Unit 6: Music, Radio, and the Soundtrack of Our Lives   Recorded music and radio have enjoyed a special synergy almost since they were invented. The wireless telegraph patented by Guglielmo Marconi in 1897 transmitted the dots and dashes of Morse code. The development of radio that could broadcast music, drama, lectures − and commercials − paralleled the development of higher-fidelity recording techniques. For generations of Americans, radio was the primary medium for listening to their favorite music as it brought news and culture to the most remote corners of the country.

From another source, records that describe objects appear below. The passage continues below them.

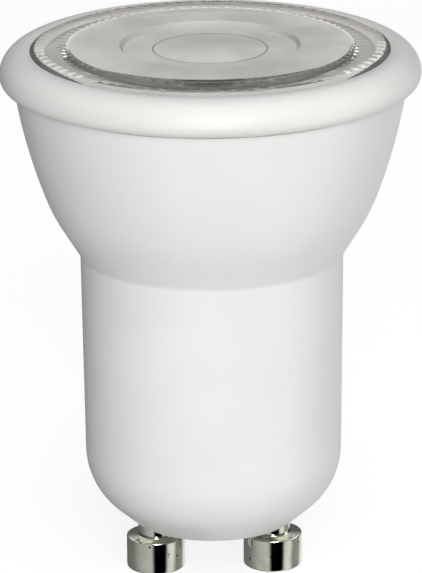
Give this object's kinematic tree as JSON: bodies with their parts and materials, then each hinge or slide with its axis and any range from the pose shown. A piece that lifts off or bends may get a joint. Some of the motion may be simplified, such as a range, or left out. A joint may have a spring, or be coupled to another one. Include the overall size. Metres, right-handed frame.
{
  "type": "spotlight bulb",
  "caption": "White spotlight bulb with a flared cup, a clear collimating lens with a ribbed rim in a bezel ring, and a twist-lock base with two mushroom contact pins.",
  "frame": {"origin": "on the lamp's axis at the flat feet of the two contact pins", "axes": "+Z along the lamp's axis towards the lens, X through both contact pins"},
  "size_m": [0.035, 0.035, 0.0462],
  "materials": {
    "housing_plastic": "satin white moulded plastic",
    "bezel_plastic": "satin white moulded plastic",
    "lens_clear": "clear moulded acrylic",
    "spreader_aluminium": "drawn sheet, satin",
    "pad_grey": "soft silicone",
    "led_board_white": "white solder mask on a metal core",
    "led_ceramic": "matt",
    "phosphor_cream": "silicone with phosphor",
    "screw_steel": "zinc plated",
    "pin_nickel": "nickel plated, bright",
    "board_green": "solder mask on glass-fibre board",
    "capacitor_sleeve": "shrink sleeve",
    "film_yellow": "moulded case",
    "ferrite_dark": "ferrite",
    "coil_copper": "enamelled copper wire",
    "resistor_glaze": "glazed",
    "moulded_black": "moulded epoxy",
    "wire_brown": "insulation",
    "wire_blue": "insulation",
    "wire_red": "insulation",
    "wire_black": "insulation"
  },
  "bodies": {
    "root": {"housing": "housing_plastic", "bezel_ring": "bezel_plastic", "lens": "lens_clear", "heat_spreader": "spreader_aluminium", "thermal_pad": "pad_grey", "led_board": "led_board_white", "led_package": "led_ceramic", "led_phosphor": "phosphor_cream", "board_screws": "screw_steel", "contact_pin_left": "pin_nickel", "contact_pin_right": "pin_nickel", "driver_board": "board_green", "output_capacitor": "capacitor_sleeve", "input_capacitor": "film_yellow", "inductor_core": "ferrite_dark", "inductor_coil": "coil_copper", "fusible_resistor": "resistor_glaze", "bridge_rectifier": "moulded_black", "driver_chip": "moulded_black", "chip_resistors": "moulded_black", "live_wire": "wire_brown", "neutral_wire": "wire_blue", "led_wire_plus": "wire_red", "led_wire_minus": "wire_black"}
  },
  "joints": []
}
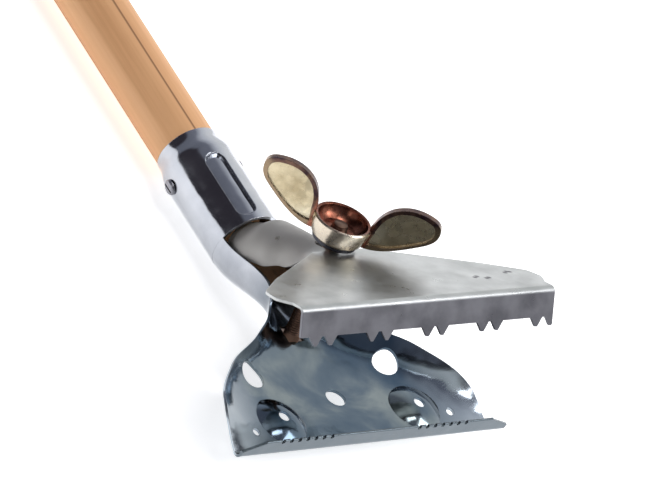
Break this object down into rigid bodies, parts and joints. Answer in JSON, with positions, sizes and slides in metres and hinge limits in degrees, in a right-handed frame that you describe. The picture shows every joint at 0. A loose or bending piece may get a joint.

Musicologist Charles Hamm calls radio “the constant companion of man.” [iv] In this unit, we will consider recorded music and radio together while we explore other radio formats, including the explosion in talk radio over the past 30 years.


[iv]Charles Hamm, “‘The Constant Companion of Man’: Separate Development, Radio Bantu and Music,” Popular Music, 10, no. 2 (May, 1991): 147.

Unit 6 Time Advisory
This unit should take you approximately 11.75 hours to complete.

☐    Subunit 6.1: 1.5 hours

☐    Subunit 6.2: 2.5 hours

☐    Subunit 6.3: 3.5 hours

☐    Subunit 6.4: 2.75 hours

☐    Unit 6 Assignments: 1 hour

☐    Unit 6 Assessment: 30 minutes

Unit6 Learning Outcomes
Upon successful completion of this unit, you will be able to: - describe the history of recorded music and radio, including the technological innovations that helped make them mass mediums; - explain how recorded music has affected culture, and how culture has influenced recorded music; - differentiate and describe radio station formats and the social and economic forces that shaped them; and - analyze the effect of the Internet on the music recording industry and on radio.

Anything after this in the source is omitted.